Clinton is backed by 41% of likely Democratic primary voters, a double-digit drop since the USA TODAY poll taken two months ago, and Sanders is supported by 23%, a jump. Biden is the choice of 20% even though he hasn’t announced whether he will jump in the race.
By nearly 3-1, all those surveyed in the national poll predict that the controversy over her exclusive use of a private email server when she was secretary of State would hurt her prospects in a general election…
Clinton remains the clear front-runner for the Democratic presidential nomination in 2016, leading Sanders by 18 percentage points and Biden by 21. But her challenges also are clear. In July, for instance, her favorable-unfavorable rating was narrowly negative, at 43%-47%. Now that gap has grown to 12 points, at 39%-51%.
In contrast, Sanders has a 37%-33% favorable-unfavorable rating, and Biden’s favorable rating is a healthy 51%-35%.
Asked for a single word that describes each contender, the most frequent response for Clinton was “liar/dishonest,” followed by “untrustworthy/fake.” For Sanders, the most frequent response was “socialist” and the second most frequent “favorable/good.” For Biden, the top response was “favorable/like,” followed by “honest/honorable,” although the top five answers for him also included “idiot/joke” and “fun/character/goofy.”

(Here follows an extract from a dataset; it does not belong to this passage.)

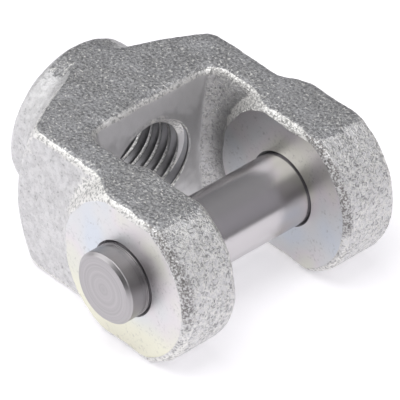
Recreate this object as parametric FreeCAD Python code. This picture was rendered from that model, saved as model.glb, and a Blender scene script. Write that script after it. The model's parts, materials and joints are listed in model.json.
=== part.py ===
import FreeCAD, Part
import math
import os

# A fork end for a tension rod: a cast fork with a threaded hub, and the plain pin through its ears.
# Millimetres. X runs along the rod's thread towards the fork's mouth, Y along the pin, Z up.
# The origin is the point where the pin's axis crosses the thread's axis.

Vector = FreeCAD.Vector
AXIS_X = Vector(1, 0, 0)
AXIS_Y = Vector(0, 1, 0)
AXIS_Z = Vector(0, 0, 1)
ORIGIN = Vector(0, 0, 0)

# Pin
pin_diameter = 18.0
pin_running_clearance = 0.08
pin_overhang = 6.0
pin_end_chamfer = 0.8
pin_groove_width = 1.3
pin_groove_depth = 0.4
pin_groove_face_gap = 0.5

# Fork ears. The crown is how far an ear's end, an arc about the pin, reaches past half the body's height.
fork_gap = 34.0
ear_thickness = 15.5
ear_end_crown = 2.0
outer_facing_diameter = 39.0
inner_facing_diameter = 40.0
facing_depth = 0.3
boss_side_angle = 32.0
pin_bore_chamfer = 0.5

# Arms and the slot between them, drafted both ways from the parting plane
body_height = 39.0
draft_angle = 6.5
arm_outer_recess = 1.8
arm_inner_recess = 0.5
web_face_distance = 25.7
web_draft_angle = 2.0
window_corner_radius = 4.0

# Hub and shoulders. The crown is how far the hub's round would stand above the flat top that cuts it.
hub_crown = 0.3
hub_back_distance = 53.5
hub_end_chamfer = 1.5
shoulder_start_distance = 45.7
shoulder_angle = 55.5
shoulder_fillet_radius = 5.0

# Rod thread, bored to its crest diameter
thread_crest_diameter = 20.75
thread_mouth_diameter = 24.8

# Cast corners and rims
shoulder_corner_radius = 4.0
boss_rim_chamfer = 1.2
top_edge_radius = 1.5

# How deep a boss sinks into its arm, and how far a cutter or the slot's core runs past the body
boss_root_depth = 1.5
overrun = 10.0
tool_clearance = 0.5
tolerance = 0.01

half_height = body_height / 2
ear_end_radius = half_height + ear_end_crown
hub_radius = half_height + hub_crown
ear_inner_face = fork_gap / 2
ear_outer_face = ear_inner_face + ear_thickness
cast_inner_face = ear_inner_face - facing_depth
cast_outer_face = ear_outer_face + facing_depth
draft_slope = math.tan(math.radians(draft_angle))
flank_at_parting = ear_outer_face - arm_outer_recess
flank_at_top = flank_at_parting - half_height * draft_slope
window_at_parting = ear_inner_face + arm_inner_recess
window_at_top = window_at_parting + half_height * draft_slope
pin_radius = pin_diameter / 2
pin_bore_radius = pin_radius + pin_running_clearance
pin_end = ear_outer_face + pin_overhang


def cylinder_along(axis, radius, start, end):
    """A round bar on an axis through the origin, from one distance along it to another."""
    return Part.makeCylinder(radius, end - start, axis * start, axis)


def cone_along(axis, start_radius, end_radius, start, end):
    return Part.makeCone(start_radius, end_radius, end - start, axis * start, axis)


def rounded(shape, radius, wanted):
    """The shape with a rounding on every edge that the test picks."""
    return shape.makeFillet(radius, [edge for edge in shape.Edges if wanted(edge)])


def heights(edge):
    return sorted(vertex.Point.z for vertex in edge.Vertexes)


def spans_half(edge):
    """True for an edge that climbs from the parting plane to the flat top."""
    low, high = heights(edge)[0], heights(edge)[-1]
    return low < tolerance and high > half_height - tolerance


def is_shoulder_corner(edge):
    """True where a shoulder's cone meets a flank."""
    behind_web = max(v.Point.x for v in edge.Vertexes) < -web_face_distance
    on_flank = min(abs(v.Point.y) for v in edge.Vertexes) > flank_at_top - tolerance
    return spans_half(edge) and behind_web and on_flank


def is_core_corner(edge, rise):
    """True where the core's web side meets one of its long sides."""
    low, high = heights(edge)[0], heights(edge)[-1]
    return high - low > rise - tolerance and max(v.Point.x for v in edge.Vertexes) < 0


def is_top_edge(edge):
    """True for an edge of the flat top."""
    return heights(edge)[0] > half_height - tolerance


def drafted_bar():
    """The arms' outer flanks, which lean in from the parting plane."""
    start = -hub_back_distance - overrun
    corners = [
        Vector(start, -flank_at_parting, 0),
        Vector(start, flank_at_parting, 0),
        Vector(start, flank_at_top, half_height),
        Vector(start, -flank_at_top, half_height),
    ]
    section = Part.Face(Part.makePolygon(corners + corners[:1]))
    return section.extrude(AXIS_X * (ear_end_radius - start))


def round_ended_side():
    """The side outline: a flat top, and an ear end that is an arc about the pin."""
    start = -hub_back_distance - overrun
    flat_end = math.sqrt(ear_end_radius ** 2 - half_height ** 2)
    half_angle = math.atan2(half_height, flat_end) / 2
    middle = Vector(math.cos(half_angle), 0, math.sin(half_angle)) * ear_end_radius
    corners = [
        Vector(flat_end, 0, half_height),
        Vector(start, 0, half_height),
        Vector(start, 0, 0),
        Vector(ear_end_radius, 0, 0),
    ]
    edges = [Part.makeLine(a, b) for a, b in zip(corners, corners[1:])]
    edges.append(Part.Arc(corners[3], middle, corners[0]).toShape())
    side = Part.Face(Part.Wire(edges))
    side.translate(-AXIS_Y * cast_outer_face)
    return side.extrude(AXIS_Y * 2 * cast_outer_face)


def hub_and_shoulders():
    """A turned form about the thread: the hub, a bend, and the cone that flares out to the shoulders.

    It is turned from below, so that the seam of its round faces stays clear of the flat top.
    """
    reach = 2 * (ear_outer_face + half_height)
    slope = math.radians(shoulder_angle)
    cone_length = (reach - hub_radius) / math.tan(slope)
    bend = shoulder_fillet_radius * math.tan(slope / 2)
    bend_start = Vector(-shoulder_start_distance - bend, 0, hub_radius)
    bend_centre = bend_start + AXIS_Z * shoulder_fillet_radius
    bend_middle, bend_end = (
        bend_centre + Vector(math.sin(turn), 0, -math.cos(turn)) * shoulder_fillet_radius
        for turn in (slope / 2, slope))
    corners = [
        bend_end,
        Vector(-shoulder_start_distance + cone_length, 0, reach),
        Vector(reach, 0, reach),
        Vector(reach, 0, 0),
        Vector(-hub_back_distance, 0, 0),
        Vector(-hub_back_distance, 0, hub_radius - hub_end_chamfer),
        Vector(-hub_back_distance + hub_end_chamfer, 0, hub_radius),
        bend_start,
    ]
    edges = [Part.makeLine(a, b) for a, b in zip(corners, corners[1:])]
    edges.append(Part.Arc(bend_start, bend_middle, bend_end).toShape())
    section = Part.Face(Part.Wire(edges))
    section.rotate(ORIGIN, AXIS_X, 180)
    return section.revolve(ORIGIN, AXIS_X, 360)


def window_core():
    """The upper half of the core that leaves the slot, wider at the top for its draft."""
    rise = half_height + overrun
    mouth_x = ear_end_radius + overrun
    web_x = -web_face_distance
    top_web_x = web_x - rise * math.tan(math.radians(web_draft_angle))
    side, top_side = window_at_parting, window_at_parting + rise * draft_slope
    core = Part.makeWedge(web_x, 0, -side, -top_side, top_web_x, mouth_x, rise, side, top_side, mouth_x)
    core.rotate(ORIGIN, AXIS_X, 90)
    return rounded(core, window_corner_radius, lambda e: is_core_corner(e, rise))


def boss_pair(face, root, outline):
    """A boss about the pin on each ear: a broken rim, then a side that slopes down to the arm."""
    rim = face + math.copysign(boss_rim_chamfer, root - face)
    root_radius = ear_end_radius + abs(rim - root) * math.tan(math.radians(boss_side_angle))
    corners = [
        Vector(0, root, 0),
        Vector(root_radius, root, 0),
        Vector(ear_end_radius, rim, 0),
        Vector(ear_end_radius - boss_rim_chamfer, face, 0),
        Vector(0, face, 0),
    ]
    section = Part.Face(Part.makePolygon(corners + corners[:1]))
    boss = section.revolve(ORIGIN, AXIS_Y, 360).common(outline)
    return [boss, boss.mirror(ORIGIN, AXIS_Y)]


def casting_half():
    """The casting above its parting plane, with its cast roundings."""
    outline = round_ended_side()
    outer_root = flank_at_top - boss_root_depth
    inner_root = window_at_top + boss_root_depth
    half = drafted_bar().common(outline).common(hub_and_shoulders())
    half = rounded(half, shoulder_corner_radius, is_shoulder_corner)
    half = half.multiFuse(boss_pair(cast_outer_face, outer_root, outline)).removeSplitter()
    half = half.cut(window_core())
    half = half.multiFuse(boss_pair(cast_inner_face, inner_root, outline)).removeSplitter()
    return rounded(half, top_edge_radius, is_top_edge)


def bore_tools(axis, radius, mouth_radius, start, end):
    """Cutters for a hole through one wall, with a 45 degree chamfer at both of its faces."""
    depth = mouth_radius - radius
    wide = mouth_radius + tool_clearance
    return [
        cylinder_along(axis, radius, start - tool_clearance, end + tool_clearance),
        cone_along(axis, wide, radius, start - tool_clearance, start + depth),
        cone_along(axis, radius, wide, end - depth, end + tool_clearance),
    ]


def facing_tools():
    """Cutters that face the four bosses about the pin."""
    outer_radius = outer_facing_diameter / 2
    return [
        cylinder_along(AXIS_Y, outer_radius, -ear_outer_face - overrun, -ear_outer_face),
        cylinder_along(AXIS_Y, outer_radius, ear_outer_face, ear_outer_face + overrun),
        cylinder_along(AXIS_Y, inner_facing_diameter / 2, -ear_inner_face, ear_inner_face),
    ]


def clevis_body():
    """The whole fork: both halves of the casting, then faced, bored and drilled for the thread."""
    half = casting_half()
    fork = half.fuse(half.mirror(ORIGIN, AXIS_Z)).removeSplitter()
    tools = facing_tools()
    mouth_radius = pin_bore_radius + pin_bore_chamfer
    for start in (-ear_outer_face, ear_inner_face):
        tools += bore_tools(AXIS_Y, pin_bore_radius, mouth_radius, start, start + ear_thickness)
    tools += bore_tools(AXIS_X, thread_crest_diameter / 2, thread_mouth_diameter / 2,
                        -hub_back_distance, -web_face_distance)
    return fork.cut(tools)


def clevis_pin():
    """A plain turned pin with a chamfer and a shallow ring groove at each end."""
    pin = cylinder_along(AXIS_Y, pin_radius, -pin_end, pin_end)
    pin = pin.makeChamfer(pin_end_chamfer, [e for e in pin.Edges if isinstance(e.Curve, Part.Circle)])
    groove_start = ear_outer_face + pin_groove_face_gap
    groove_end = groove_start + pin_groove_width
    for start, end in ((groove_start, groove_end), (-groove_end, -groove_start)):
        ring = cylinder_along(AXIS_Y, pin_radius + overrun, start, end)
        pin = pin.cut(ring.cut(cylinder_along(AXIS_Y, pin_radius - pin_groove_depth, start, end)))
    return pin


def write_part(name, shape):
    shape.exportStep("parts/" + name + ".step")
    box = shape.optimalBoundingBox(False)
    print(name, "valid", shape.isValid(), "solids", len(shape.Solids), "volume", round(shape.Volume, 1))
    print("  x", round(box.XMin, 2), round(box.XMax, 2), "y", round(box.YMin, 2), round(box.YMax, 2),
          "z", round(box.ZMin, 2), round(box.ZMax, 2))


if __name__ == "__main__":
    os.makedirs("parts", exist_ok=True)
    write_part("clevis_body", clevis_body())
    write_part("clevis_pin", clevis_pin())
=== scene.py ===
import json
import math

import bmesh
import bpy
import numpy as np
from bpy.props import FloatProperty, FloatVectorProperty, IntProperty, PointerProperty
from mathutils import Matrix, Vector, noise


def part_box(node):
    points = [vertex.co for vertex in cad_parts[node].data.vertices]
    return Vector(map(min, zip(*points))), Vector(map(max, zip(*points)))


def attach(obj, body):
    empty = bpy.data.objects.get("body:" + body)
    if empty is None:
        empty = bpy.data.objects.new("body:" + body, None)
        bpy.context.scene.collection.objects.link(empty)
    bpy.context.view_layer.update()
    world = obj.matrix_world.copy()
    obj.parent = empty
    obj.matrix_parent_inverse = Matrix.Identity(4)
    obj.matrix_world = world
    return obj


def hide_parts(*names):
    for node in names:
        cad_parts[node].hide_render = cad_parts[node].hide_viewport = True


bl_info = {
    "name": "Tension rod clevis",
    "version": (1, 0, 0),
    "blender": (4, 5, 0),
    "location": "View3D > Sidebar > Clevis",
    "description": "Dresses a cast fork end and its cross pin, and sets up a pale studio",
    "category": "Object",
}

# A cast fork end with a threaded hub, and the turned pin through its ears.
# Metres, in the frame's axes: X along the rod thread towards the fork's mouth, Y along the pin, Z up.
# The fork is cast first, as a rough skin over the whole form, and then machined by cutting tools.

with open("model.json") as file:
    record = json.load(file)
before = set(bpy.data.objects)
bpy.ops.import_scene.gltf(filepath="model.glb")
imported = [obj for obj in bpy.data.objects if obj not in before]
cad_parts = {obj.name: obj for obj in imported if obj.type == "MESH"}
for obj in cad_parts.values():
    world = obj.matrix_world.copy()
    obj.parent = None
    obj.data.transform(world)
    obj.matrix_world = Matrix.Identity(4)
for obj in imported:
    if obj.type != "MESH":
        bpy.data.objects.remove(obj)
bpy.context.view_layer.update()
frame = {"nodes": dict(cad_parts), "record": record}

fork_low, fork_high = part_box("clevis_body")
pin_low, pin_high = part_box("clevis_pin")
mounts = {mount["name"]: mount for mount in frame["record"]["mounts"]}

MM = 0.001

# Sizes that the frame gives
half_height = fork_high.z
ear_end_radius = fork_high.x
cast_outer_face = fork_high.y
hub_back = -fork_low.x
slot_half_width = mounts["plate_seat"]["dims"]["length_mm"] * MM / 2
thread_crest_radius = mounts["rod_thread"]["dims"]["r_mm"] * MM
pin_radius = pin_high.x
pin_end = pin_high.y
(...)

…The controversy over her decision to use a private email server instead of the government system when she was secretary of State is hurting her, although more among Republicans than Democrats. Six in 10 of those surveyed say the issue bothers them and even more, 70%, predict it will hurt her in a general election.
Even about one-third of Democrats and two-thirds of independents are disturbed by the controversy, as well as nearly nine in 10 Republicans.
While Clinton still leads in the national polls, Sanders has a large lead in New Hampshire and the race is close in Iowa. Wins in those two states would lead to a tremendous change in the race in subsequent states. Even the current fund raising numbers should have a major impact with how Sanders is perceived and covered by the media.